## What is required
Beneath this instruction is a block of data; output from it exactly the lines that run from the one containing "# Lip: a low" through the one containing "obj.matrix_parent_inverse = Matrix.Identity(4)", inclusive.

-- begin --

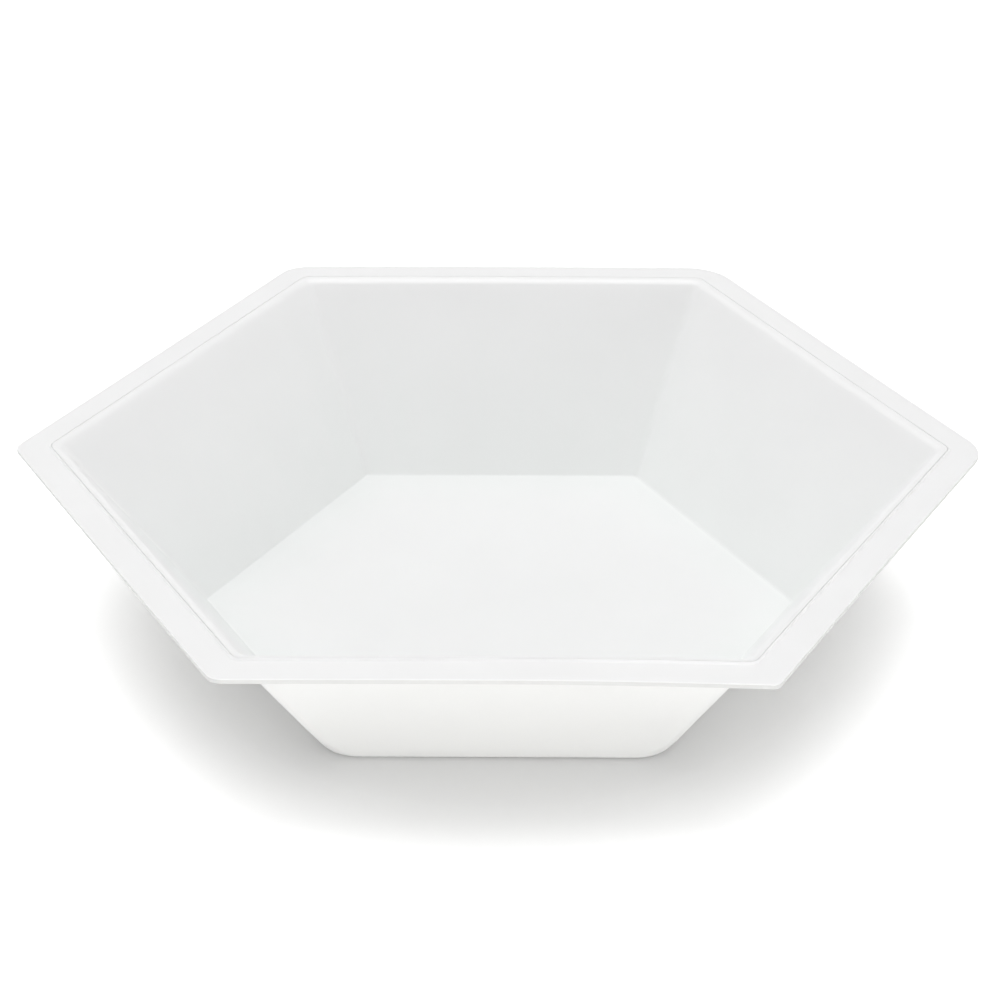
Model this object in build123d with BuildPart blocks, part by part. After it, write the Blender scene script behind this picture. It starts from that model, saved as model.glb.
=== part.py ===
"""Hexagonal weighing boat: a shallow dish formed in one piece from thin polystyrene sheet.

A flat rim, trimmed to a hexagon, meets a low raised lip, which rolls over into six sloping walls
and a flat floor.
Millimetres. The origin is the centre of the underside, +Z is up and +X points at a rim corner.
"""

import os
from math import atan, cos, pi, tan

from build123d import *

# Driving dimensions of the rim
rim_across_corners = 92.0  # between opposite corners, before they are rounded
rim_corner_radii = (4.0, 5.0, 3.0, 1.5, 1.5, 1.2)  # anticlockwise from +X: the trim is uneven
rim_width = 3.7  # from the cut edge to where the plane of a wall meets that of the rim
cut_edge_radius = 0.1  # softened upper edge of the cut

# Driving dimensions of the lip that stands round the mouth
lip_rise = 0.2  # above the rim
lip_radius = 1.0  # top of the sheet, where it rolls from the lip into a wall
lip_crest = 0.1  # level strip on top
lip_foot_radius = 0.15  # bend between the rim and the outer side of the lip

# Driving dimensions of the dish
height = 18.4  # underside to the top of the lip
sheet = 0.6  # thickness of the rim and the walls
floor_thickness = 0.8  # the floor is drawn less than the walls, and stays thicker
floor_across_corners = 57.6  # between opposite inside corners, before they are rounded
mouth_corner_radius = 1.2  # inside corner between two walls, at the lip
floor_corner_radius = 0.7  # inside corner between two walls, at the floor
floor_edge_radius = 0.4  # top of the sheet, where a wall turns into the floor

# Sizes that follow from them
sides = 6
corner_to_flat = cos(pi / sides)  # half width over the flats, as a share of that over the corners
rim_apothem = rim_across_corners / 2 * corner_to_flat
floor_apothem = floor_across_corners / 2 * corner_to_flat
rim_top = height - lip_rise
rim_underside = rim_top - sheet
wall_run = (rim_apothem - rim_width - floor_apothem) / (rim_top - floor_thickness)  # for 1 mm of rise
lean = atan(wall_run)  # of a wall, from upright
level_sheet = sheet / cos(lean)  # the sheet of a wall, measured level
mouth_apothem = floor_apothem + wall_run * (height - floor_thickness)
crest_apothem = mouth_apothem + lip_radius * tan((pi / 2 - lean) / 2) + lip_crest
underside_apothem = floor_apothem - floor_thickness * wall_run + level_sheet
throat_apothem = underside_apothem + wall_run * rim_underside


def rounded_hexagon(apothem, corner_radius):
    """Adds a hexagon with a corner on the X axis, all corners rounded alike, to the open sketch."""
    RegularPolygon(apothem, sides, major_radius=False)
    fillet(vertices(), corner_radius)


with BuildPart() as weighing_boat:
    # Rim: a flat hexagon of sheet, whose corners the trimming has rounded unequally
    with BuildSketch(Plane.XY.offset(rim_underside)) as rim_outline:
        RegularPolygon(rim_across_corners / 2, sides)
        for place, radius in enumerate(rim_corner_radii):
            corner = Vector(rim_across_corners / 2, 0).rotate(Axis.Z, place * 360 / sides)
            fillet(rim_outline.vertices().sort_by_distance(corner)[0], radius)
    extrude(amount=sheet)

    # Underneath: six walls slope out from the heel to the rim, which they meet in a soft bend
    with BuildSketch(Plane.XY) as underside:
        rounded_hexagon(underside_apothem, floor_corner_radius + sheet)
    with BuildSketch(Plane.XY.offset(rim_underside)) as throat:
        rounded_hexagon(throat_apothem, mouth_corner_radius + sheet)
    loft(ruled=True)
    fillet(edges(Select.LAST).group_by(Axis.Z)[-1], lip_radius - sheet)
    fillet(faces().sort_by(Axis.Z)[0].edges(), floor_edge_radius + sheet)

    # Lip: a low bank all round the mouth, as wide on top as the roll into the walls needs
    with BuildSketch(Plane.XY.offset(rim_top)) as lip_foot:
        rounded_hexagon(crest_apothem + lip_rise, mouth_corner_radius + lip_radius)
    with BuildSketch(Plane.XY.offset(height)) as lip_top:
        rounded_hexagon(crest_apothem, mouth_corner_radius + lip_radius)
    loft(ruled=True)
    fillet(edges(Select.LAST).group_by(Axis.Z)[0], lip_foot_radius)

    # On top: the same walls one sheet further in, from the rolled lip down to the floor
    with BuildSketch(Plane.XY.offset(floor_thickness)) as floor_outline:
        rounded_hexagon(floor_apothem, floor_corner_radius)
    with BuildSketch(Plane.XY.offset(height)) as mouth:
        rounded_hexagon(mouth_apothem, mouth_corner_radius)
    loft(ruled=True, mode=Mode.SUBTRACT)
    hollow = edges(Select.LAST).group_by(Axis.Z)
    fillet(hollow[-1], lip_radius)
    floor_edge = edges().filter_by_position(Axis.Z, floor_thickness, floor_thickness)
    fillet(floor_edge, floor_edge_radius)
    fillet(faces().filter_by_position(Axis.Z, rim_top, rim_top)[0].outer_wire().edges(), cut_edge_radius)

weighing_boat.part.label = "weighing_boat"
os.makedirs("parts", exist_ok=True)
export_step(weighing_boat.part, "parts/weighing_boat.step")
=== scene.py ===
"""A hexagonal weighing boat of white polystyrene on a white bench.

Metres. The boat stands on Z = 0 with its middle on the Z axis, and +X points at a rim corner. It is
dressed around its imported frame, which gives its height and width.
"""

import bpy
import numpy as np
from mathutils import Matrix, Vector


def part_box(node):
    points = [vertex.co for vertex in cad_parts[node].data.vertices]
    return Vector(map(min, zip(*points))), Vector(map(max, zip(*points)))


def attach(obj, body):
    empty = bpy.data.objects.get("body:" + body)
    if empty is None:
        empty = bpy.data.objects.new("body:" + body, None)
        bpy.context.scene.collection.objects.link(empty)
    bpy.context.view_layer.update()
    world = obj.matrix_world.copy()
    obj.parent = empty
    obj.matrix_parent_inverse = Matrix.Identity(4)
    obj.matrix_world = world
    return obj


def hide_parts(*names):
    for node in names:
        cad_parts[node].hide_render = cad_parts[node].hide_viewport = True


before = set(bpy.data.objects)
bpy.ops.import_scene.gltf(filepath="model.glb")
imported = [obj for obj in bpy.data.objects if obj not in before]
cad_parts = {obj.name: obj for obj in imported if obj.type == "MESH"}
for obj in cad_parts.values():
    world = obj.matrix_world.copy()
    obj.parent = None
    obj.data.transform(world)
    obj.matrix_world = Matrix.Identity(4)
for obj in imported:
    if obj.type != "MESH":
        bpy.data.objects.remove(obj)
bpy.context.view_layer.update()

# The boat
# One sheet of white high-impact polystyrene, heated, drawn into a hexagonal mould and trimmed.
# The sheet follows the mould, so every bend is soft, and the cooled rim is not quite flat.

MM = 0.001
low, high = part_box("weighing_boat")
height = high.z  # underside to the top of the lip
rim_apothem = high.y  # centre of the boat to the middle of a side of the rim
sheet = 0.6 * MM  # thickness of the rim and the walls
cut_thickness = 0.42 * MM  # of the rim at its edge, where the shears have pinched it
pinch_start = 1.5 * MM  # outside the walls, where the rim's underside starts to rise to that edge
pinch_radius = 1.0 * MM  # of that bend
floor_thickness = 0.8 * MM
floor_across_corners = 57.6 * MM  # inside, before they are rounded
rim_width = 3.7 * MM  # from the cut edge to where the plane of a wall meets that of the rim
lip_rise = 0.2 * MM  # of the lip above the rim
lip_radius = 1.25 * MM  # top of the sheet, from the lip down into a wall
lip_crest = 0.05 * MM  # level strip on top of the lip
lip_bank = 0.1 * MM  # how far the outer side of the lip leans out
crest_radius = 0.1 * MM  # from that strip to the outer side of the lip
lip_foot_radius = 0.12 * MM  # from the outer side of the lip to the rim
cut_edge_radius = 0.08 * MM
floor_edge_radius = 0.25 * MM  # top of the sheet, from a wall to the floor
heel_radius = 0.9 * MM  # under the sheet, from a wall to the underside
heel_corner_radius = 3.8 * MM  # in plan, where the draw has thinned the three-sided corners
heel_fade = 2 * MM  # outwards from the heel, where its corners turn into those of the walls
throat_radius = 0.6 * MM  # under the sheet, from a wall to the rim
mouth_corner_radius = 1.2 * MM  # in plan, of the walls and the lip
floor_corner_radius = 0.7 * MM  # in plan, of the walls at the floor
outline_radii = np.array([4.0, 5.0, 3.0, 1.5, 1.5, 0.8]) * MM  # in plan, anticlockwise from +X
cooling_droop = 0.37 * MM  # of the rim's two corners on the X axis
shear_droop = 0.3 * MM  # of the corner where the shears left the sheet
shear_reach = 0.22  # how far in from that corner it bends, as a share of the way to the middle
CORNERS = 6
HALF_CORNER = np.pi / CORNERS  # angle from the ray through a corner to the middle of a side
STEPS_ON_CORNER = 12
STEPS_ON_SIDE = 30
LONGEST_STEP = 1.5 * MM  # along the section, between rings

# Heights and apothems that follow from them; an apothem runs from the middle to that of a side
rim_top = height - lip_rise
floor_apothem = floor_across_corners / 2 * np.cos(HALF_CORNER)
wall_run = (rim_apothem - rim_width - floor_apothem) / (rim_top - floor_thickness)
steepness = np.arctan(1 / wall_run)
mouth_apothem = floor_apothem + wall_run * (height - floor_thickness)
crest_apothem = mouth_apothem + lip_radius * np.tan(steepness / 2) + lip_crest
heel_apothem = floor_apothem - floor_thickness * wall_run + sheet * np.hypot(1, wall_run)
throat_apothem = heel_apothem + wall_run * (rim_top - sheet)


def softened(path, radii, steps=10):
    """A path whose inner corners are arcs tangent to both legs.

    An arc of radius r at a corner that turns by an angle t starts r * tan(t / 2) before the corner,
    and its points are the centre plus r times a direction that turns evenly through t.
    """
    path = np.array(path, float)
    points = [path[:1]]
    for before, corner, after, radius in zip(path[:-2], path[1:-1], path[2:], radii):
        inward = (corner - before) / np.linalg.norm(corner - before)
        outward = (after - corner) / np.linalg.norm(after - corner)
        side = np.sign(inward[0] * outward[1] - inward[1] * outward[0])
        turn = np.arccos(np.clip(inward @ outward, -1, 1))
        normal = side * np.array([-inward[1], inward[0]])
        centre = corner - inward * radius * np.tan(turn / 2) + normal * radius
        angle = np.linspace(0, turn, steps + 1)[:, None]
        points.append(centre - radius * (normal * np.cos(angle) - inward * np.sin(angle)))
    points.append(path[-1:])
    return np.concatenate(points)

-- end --

## Exercise output
    # Lip: a low bank all round the mouth, as wide on top as the roll into the walls needs
    with BuildSketch(Plane.XY.offset(rim_top)) as lip_foot:
        rounded_hexagon(crest_apothem + lip_rise, mouth_corner_radius + lip_radius)
    with BuildSketch(Plane.XY.offset(height)) as lip_top:
        rounded_hexagon(crest_apothem, mouth_corner_radius + lip_radius)
    loft(ruled=True)
    fillet(edges(Select.LAST).group_by(Axis.Z)[0], lip_foot_radius)

    # On top: the same walls one sheet further in, from the rolled lip down to the floor
    with BuildSketch(Plane.XY.offset(floor_thickness)) as floor_outline:
        rounded_hexagon(floor_apothem, floor_corner_radius)
    with BuildSketch(Plane.XY.offset(height)) as mouth:
        rounded_hexagon(mouth_apothem, mouth_corner_radius)
    loft(ruled=True, mode=Mode.SUBTRACT)
    hollow = edges(Select.LAST).group_by(Axis.Z)
    fillet(hollow[-1], lip_radius)
    floor_edge = edges().filter_by_position(Axis.Z, floor_thickness, floor_thickness)
    fillet(floor_edge, floor_edge_radius)
    fillet(faces().filter_by_position(Axis.Z, rim_top, rim_top)[0].outer_wire().edges(), cut_edge_radius)

weighing_boat.part.label = "weighing_boat"
os.makedirs("parts", exist_ok=True)
export_step(weighing_boat.part, "parts/weighing_boat.step")
=== scene.py ===
"""A hexagonal weighing boat of white polystyrene on a white bench.

Metres. The boat stands on Z = 0 with its middle on the Z axis, and +X points at a rim corner. It is
dressed around its imported frame, which gives its height and width.
"""

import bpy
import numpy as np
from mathutils import Matrix, Vector


def part_box(node):
    points = [vertex.co for vertex in cad_parts[node].data.vertices]
    return Vector(map(min, zip(*points))), Vector(map(max, zip(*points)))


def attach(obj, body):
    empty = bpy.data.objects.get("body:" + body)
    if empty is None:
        empty = bpy.data.objects.new("body:" + body, None)
        bpy.context.scene.collection.objects.link(empty)
    bpy.context.view_layer.update()
    world = obj.matrix_world.copy()
    obj.parent = empty
    obj.matrix_parent_inverse = Matrix.Identity(4)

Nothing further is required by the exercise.